I suspected her answer was an excuse for the lack of good infrastructure and ‘great buildings’ in Yangon at first. Without money where would be the beautiful high rises of Central? Had we not been a center for trade, the British wouldn’t have set up shop on Hong Kong Island, and I may not be here today as a citizen of Hong Kong. Deny it as you may, architecture would not exist as a subject if not for the accumulation of capital, often at the expense of income inequality.

Perhaps the way forward is to relinquish our grip on our place as a free market stronghold and exchange it for our self-determination. How can the people themselves exercise sovereignty when the market is devoted to maximizing profits coming from mainland investment? There is not much difference between China’s current state of business control on us (neocolonialism) and British colonial occupation. As long as we operate under this system we are slaves to China’s whims.

We are dependent on China for our economy. Hong Kong gains its current international importance for its proximity to China. Hence, it is not an illegitimate fear that our economy would go into recession should our diplomatic relations worsen. And yet, if we maintain good relations and continue to accept the increasing influx of mainland travellers and immigrants, the locals will be squeezed out of the system at some point such that Hong Kong will be not so much Hong Kong but Chinese.

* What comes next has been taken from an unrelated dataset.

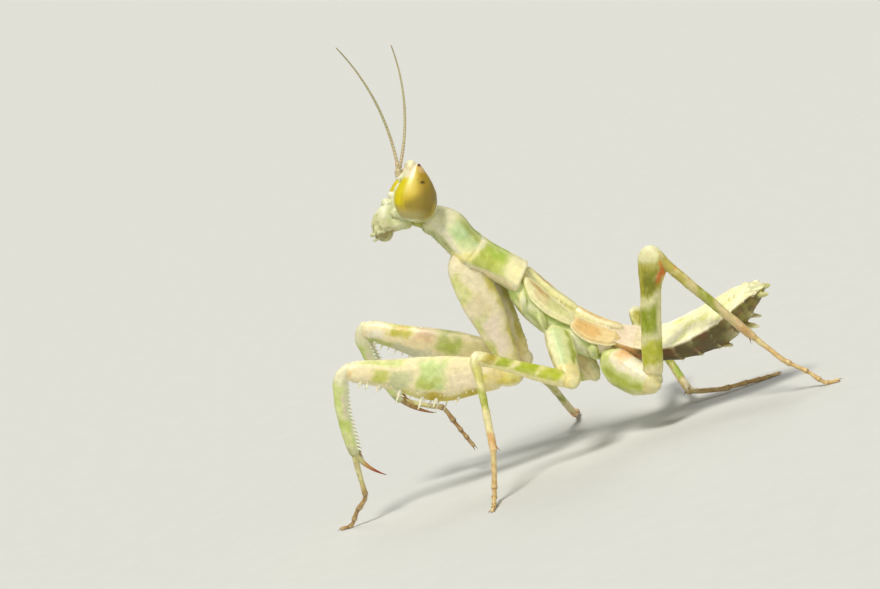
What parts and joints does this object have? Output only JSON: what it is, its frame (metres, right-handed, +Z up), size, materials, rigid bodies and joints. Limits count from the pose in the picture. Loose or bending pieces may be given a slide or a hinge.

If we don’t release ourselves from the reins of economics, we will always be colonial slaves. Hong Kong is like a rich but greedy man unable to stop making even more money in the expense of its moral values. It is an anachronism to our degree of civility that we should fling ourselves so uncontrollably to profit maximization regardless of whether it is right or wrong.

Instead of a free market, perhaps it is time to raise the taxes and redistribute our wealth such that the people would have equal opportunities to realize their dreams and assert their own values. Perhaps abandoning good business relations with China would allow the government to listen to the people instead of taking orders from ‘Grandpa’ far away in the palace without a clear understanding and compassion to our needs. Perhaps such a way forward could lend itself to a day where government officials, businessmen, artists, academics, and doctors alike can sit together and have lunch in a close community like my day in Burma, just because they are united by a common vision of their community.

But this is not the end of the story. Just as Burma still has way to go in terms of development and democratization, Hong Kong is not economically independent. Instead of attracting investment with its free market and position of a portal to China, it should establish economic independence by gearing to a shift of developing its creative industries and services truly unique to Hong Kong. We can only truly assume a ‘Hong Kong identity’ this way and ultimately free ourselves from the reins of colonialism.